Blogs

Jo Geraghty

Director

Mental wellbeing: Your people, your responsibility

Date added: 10th Oct 2017
Category: Employee Engagement

Leading for mental wellbeing starts with great culture and an attention to employee engagement

As a leader, as a business, what are you doing to help to promote mental well-being among your employees?

My question has been prompted by the 25th World Mental Health Day on 10th October 2017 which this year has mental health in the workplace as its theme. The way in which employers approach mental health issues is a topic which regularly comes up for review but it is also one which is still not receiving the publicity which it deserves. Nor are employers in general paying enough attention to mental well-being, an issue which can not only affect those who are immediately affected but also those around them including colleagues, suppliers and customers.

In fact, according to MHFA England, just 24% of line managers have received some form of mental health training; a statistic which perhaps highlights not only the depth of the problem but also  helps to explain the lack of support which those with mental issues feel they experience within the workplace. And before we go any further, if you thought you could dismiss the topic of mental well-being as something which only affects a minority; MHFA England also comment that three out of five employees have experienced mental health issues within the last year because of work.

What that statistic goes to show is that not only do line managers require training in dealing mental health issues, they could probably also benefit from building understanding of how not to be the cause of problems in the first place. You may well think that here comes some form of commentary on excessive workloads, a lack of attention to work-life balance, a dictatorial or long hours style of management.

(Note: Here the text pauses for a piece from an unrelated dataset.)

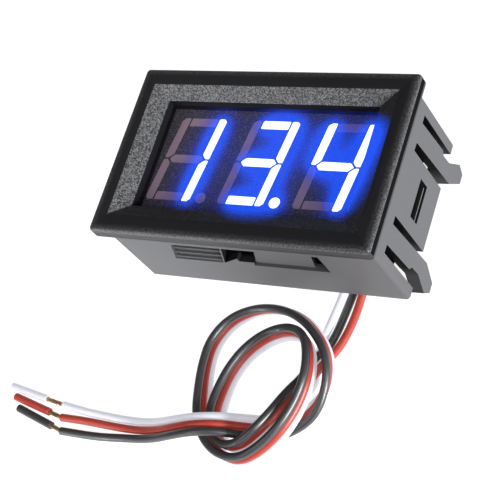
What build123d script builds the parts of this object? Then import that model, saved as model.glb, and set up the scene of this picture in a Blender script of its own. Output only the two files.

In some ways you would be right as all of these can contribute to levels of stress which are neither productive nor good for the long-term health of the organisation. But sometimes it is the more subtle failures of leadership style which can build up until they become no longer tolerable. I’m thinking here about practices such as poor management of meetings, not providing sufficient information to enable team members to effectively carry out their tasks, failing to respond to communications, or even failing to brief on changes in previously advised plans. Of themselves these may be minor issues but can build up to a level which leaves team members confused and uncertain and unable to productively plan their workload.

So what should line managers do if they are looking to promote mental well-being within the workplace? The NHS resources website was written for the benefit of managers within health services but it also has much to say about leadership within other organisations. Advice comes in two sections covering supporting staff who are experiencing mental health issues and promoting a healthy approach to work. The latter section talks about promoting a healthy and open culture which supports mental well-being and provides advice in respect of engagement and support.

We all have our own individual problems and challenges. Home issues can affect work outlook and vice versa. When we ourselves are under pressure is all too easy for minor lapses in leadership technique to adversely affect those in our team. But leading for mental well-being isn’t rocket science and may not require special training, as long as good employee engagement and culture techniques are prevalent within the organisation. Your people are individuals. Recognising this and treating them as such will go a long way towards engaging in mental well-being.